| Source records |
········

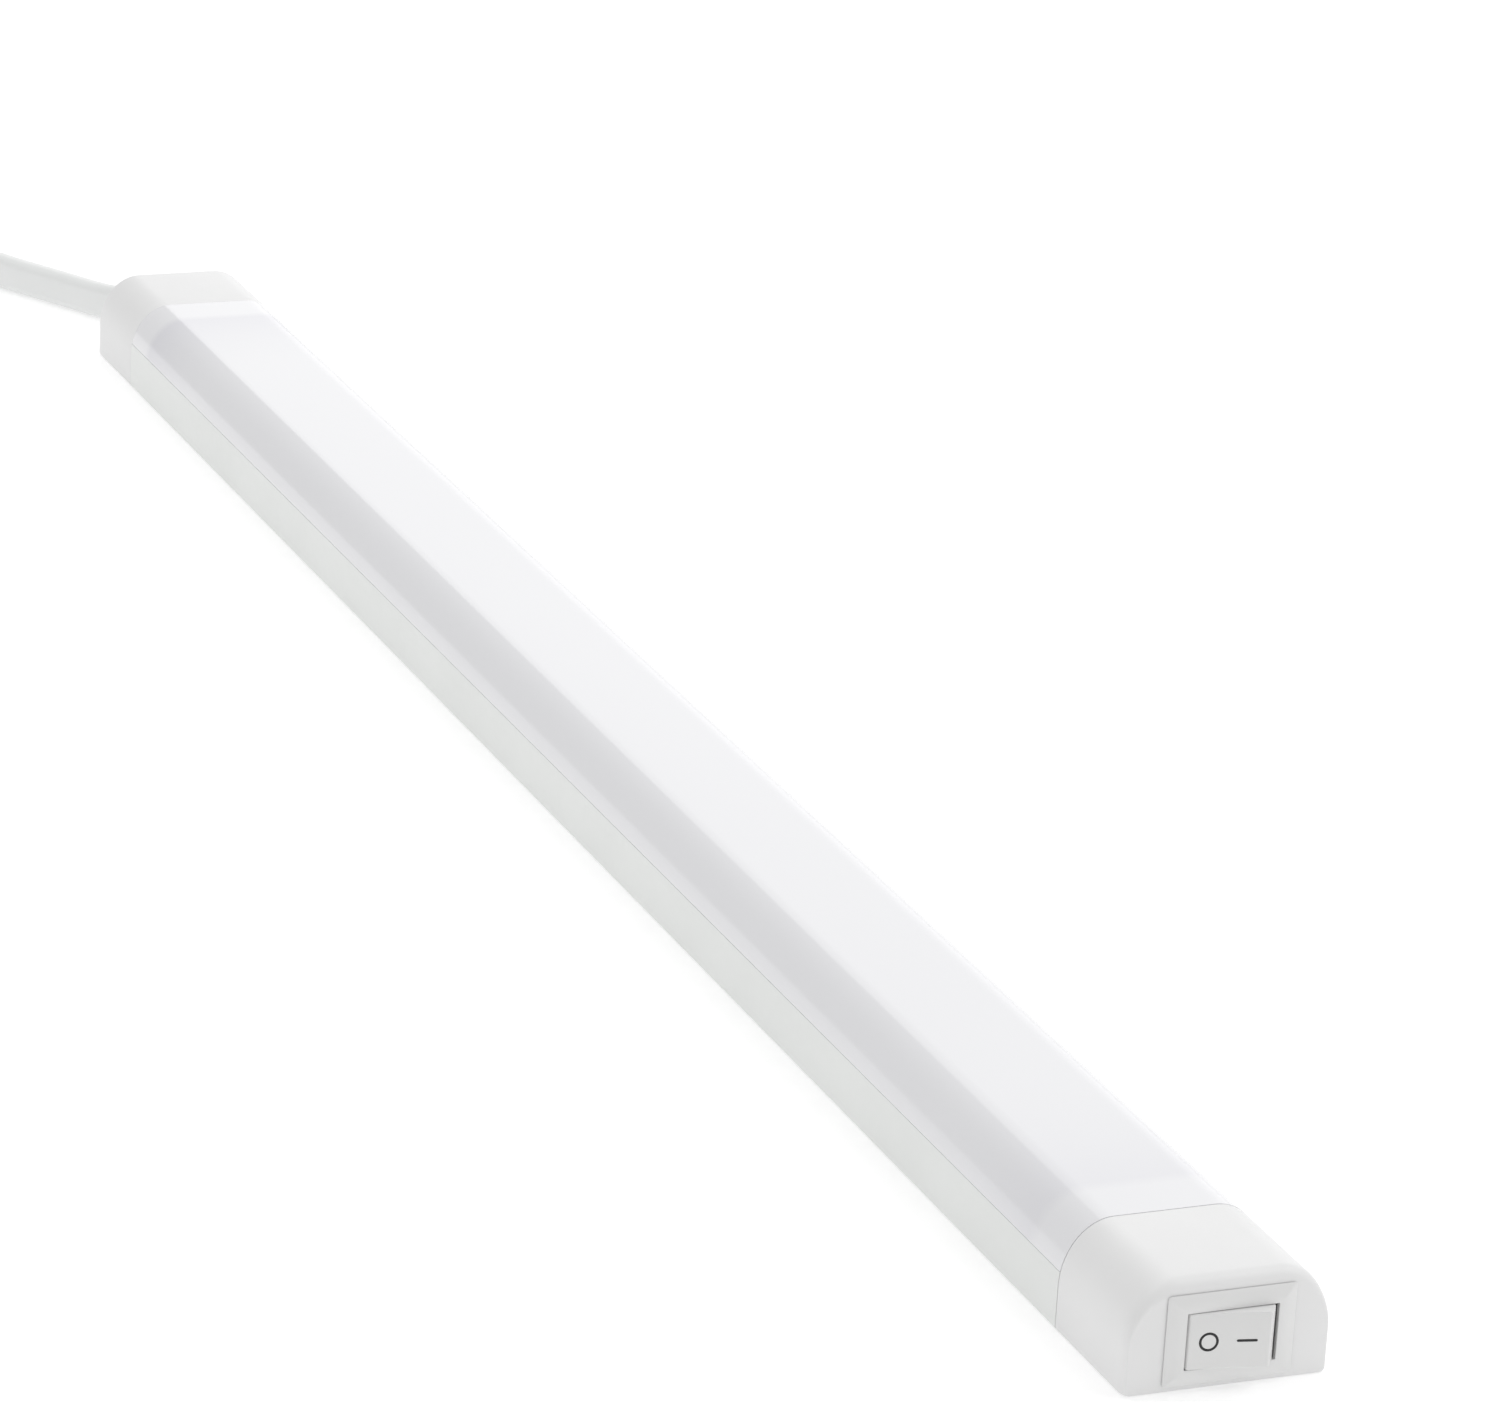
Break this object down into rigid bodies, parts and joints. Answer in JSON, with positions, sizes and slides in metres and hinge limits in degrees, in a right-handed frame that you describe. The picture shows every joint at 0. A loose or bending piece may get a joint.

········

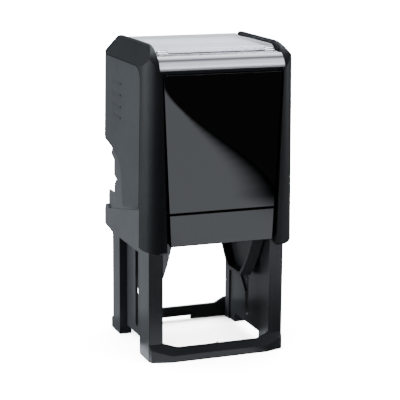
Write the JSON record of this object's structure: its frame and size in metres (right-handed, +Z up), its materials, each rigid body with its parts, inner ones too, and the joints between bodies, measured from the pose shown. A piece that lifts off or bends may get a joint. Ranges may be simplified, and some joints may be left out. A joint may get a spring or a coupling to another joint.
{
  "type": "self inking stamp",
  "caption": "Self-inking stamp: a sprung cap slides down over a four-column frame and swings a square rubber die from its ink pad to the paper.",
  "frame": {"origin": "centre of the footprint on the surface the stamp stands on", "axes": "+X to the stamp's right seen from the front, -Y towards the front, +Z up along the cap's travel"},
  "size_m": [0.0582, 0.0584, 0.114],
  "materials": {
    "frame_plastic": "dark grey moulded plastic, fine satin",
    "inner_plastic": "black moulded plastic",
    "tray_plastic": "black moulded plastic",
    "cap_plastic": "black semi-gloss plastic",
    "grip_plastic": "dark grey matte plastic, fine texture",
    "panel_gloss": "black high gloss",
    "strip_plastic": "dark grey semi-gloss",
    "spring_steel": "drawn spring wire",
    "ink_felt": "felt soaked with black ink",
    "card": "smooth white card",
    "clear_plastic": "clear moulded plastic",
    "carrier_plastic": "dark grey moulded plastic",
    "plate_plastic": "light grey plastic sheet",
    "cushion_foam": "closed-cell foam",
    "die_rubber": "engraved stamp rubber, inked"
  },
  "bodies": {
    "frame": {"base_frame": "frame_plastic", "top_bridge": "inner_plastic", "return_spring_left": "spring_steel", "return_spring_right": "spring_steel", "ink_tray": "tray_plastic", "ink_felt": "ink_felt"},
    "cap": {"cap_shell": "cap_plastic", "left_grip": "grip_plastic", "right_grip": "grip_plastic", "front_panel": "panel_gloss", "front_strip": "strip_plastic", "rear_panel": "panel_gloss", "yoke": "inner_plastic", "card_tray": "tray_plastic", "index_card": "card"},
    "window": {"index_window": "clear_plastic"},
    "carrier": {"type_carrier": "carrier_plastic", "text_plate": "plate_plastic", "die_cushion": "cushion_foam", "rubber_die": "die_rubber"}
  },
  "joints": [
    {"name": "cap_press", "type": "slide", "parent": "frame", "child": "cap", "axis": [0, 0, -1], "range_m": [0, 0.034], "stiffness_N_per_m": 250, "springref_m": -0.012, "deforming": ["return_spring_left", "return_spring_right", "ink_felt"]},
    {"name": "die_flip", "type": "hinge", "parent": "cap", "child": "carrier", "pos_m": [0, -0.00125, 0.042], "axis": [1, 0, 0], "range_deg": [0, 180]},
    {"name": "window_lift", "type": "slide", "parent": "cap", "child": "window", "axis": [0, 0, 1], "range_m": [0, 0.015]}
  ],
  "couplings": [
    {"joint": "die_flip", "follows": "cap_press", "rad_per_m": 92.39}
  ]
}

········

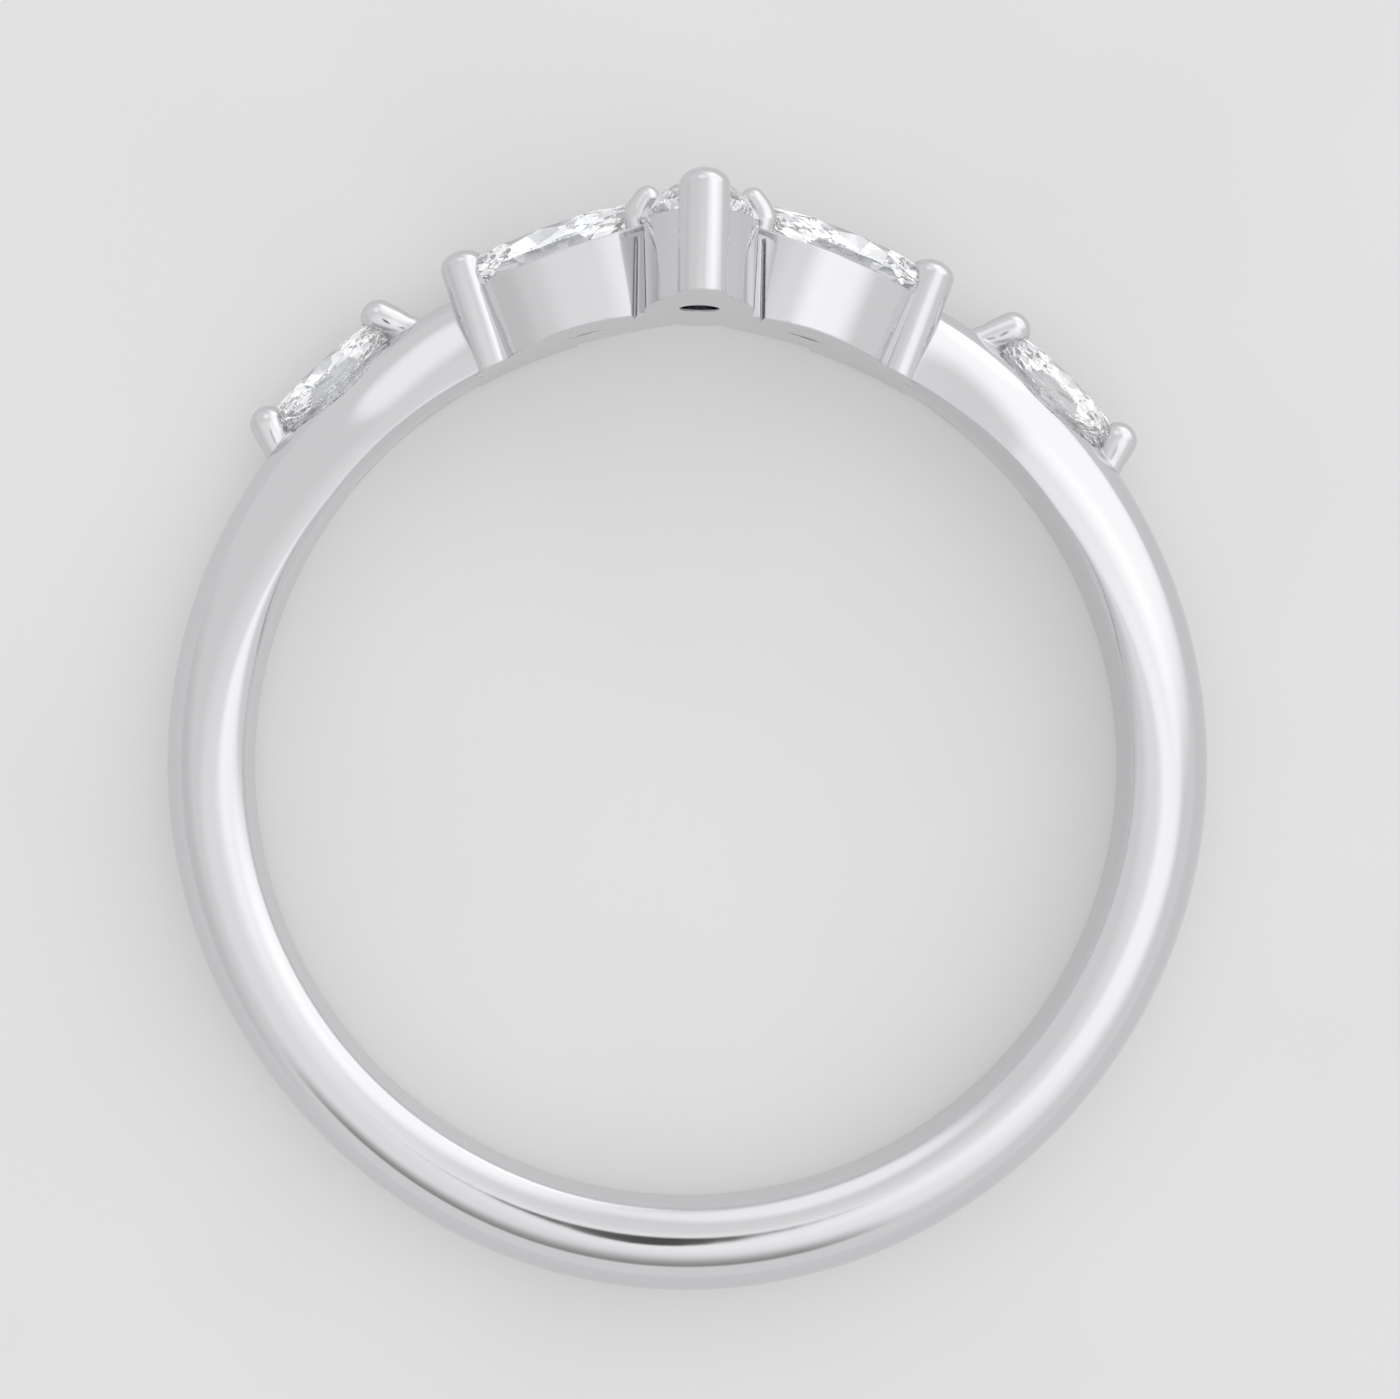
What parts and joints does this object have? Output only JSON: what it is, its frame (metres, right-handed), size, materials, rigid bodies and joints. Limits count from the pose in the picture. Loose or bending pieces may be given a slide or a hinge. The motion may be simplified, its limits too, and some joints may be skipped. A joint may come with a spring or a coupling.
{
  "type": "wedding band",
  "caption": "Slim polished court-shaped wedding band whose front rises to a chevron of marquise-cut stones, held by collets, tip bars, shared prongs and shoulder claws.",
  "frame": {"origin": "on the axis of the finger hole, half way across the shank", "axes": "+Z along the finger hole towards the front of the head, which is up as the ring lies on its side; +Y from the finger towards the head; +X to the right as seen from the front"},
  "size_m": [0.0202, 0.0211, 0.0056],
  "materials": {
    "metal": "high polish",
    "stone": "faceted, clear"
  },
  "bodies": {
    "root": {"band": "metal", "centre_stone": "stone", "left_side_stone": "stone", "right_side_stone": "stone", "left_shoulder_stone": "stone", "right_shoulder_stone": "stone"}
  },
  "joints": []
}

········

| Written instruction |
Show every line from the listing above in which the string "hinge" appears.

| Written response |
Break this object down into rigid bodies, parts and joints. Answer in JSON, with positions, sizes and slides in metres and hinge limits in degrees, in a right-handed frame that you describe. The picture shows every joint at 0. A loose or bending piece may get a joint.
    {"name": "die_flip", "type": "hinge", "parent": "cap", "child": "carrier", "pos_m": [0, -0.00125, 0.042], "axis": [1, 0, 0], "range_deg": [0, 180]},
What parts and joints does this object have? Output only JSON: what it is, its frame (metres, right-handed), size, materials, rigid bodies and joints. Limits count from the pose in the picture. Loose or bending pieces may be given a slide or a hinge. The motion may be simplified, its limits too, and some joints may be skipped. A joint may come with a spring or a coupling.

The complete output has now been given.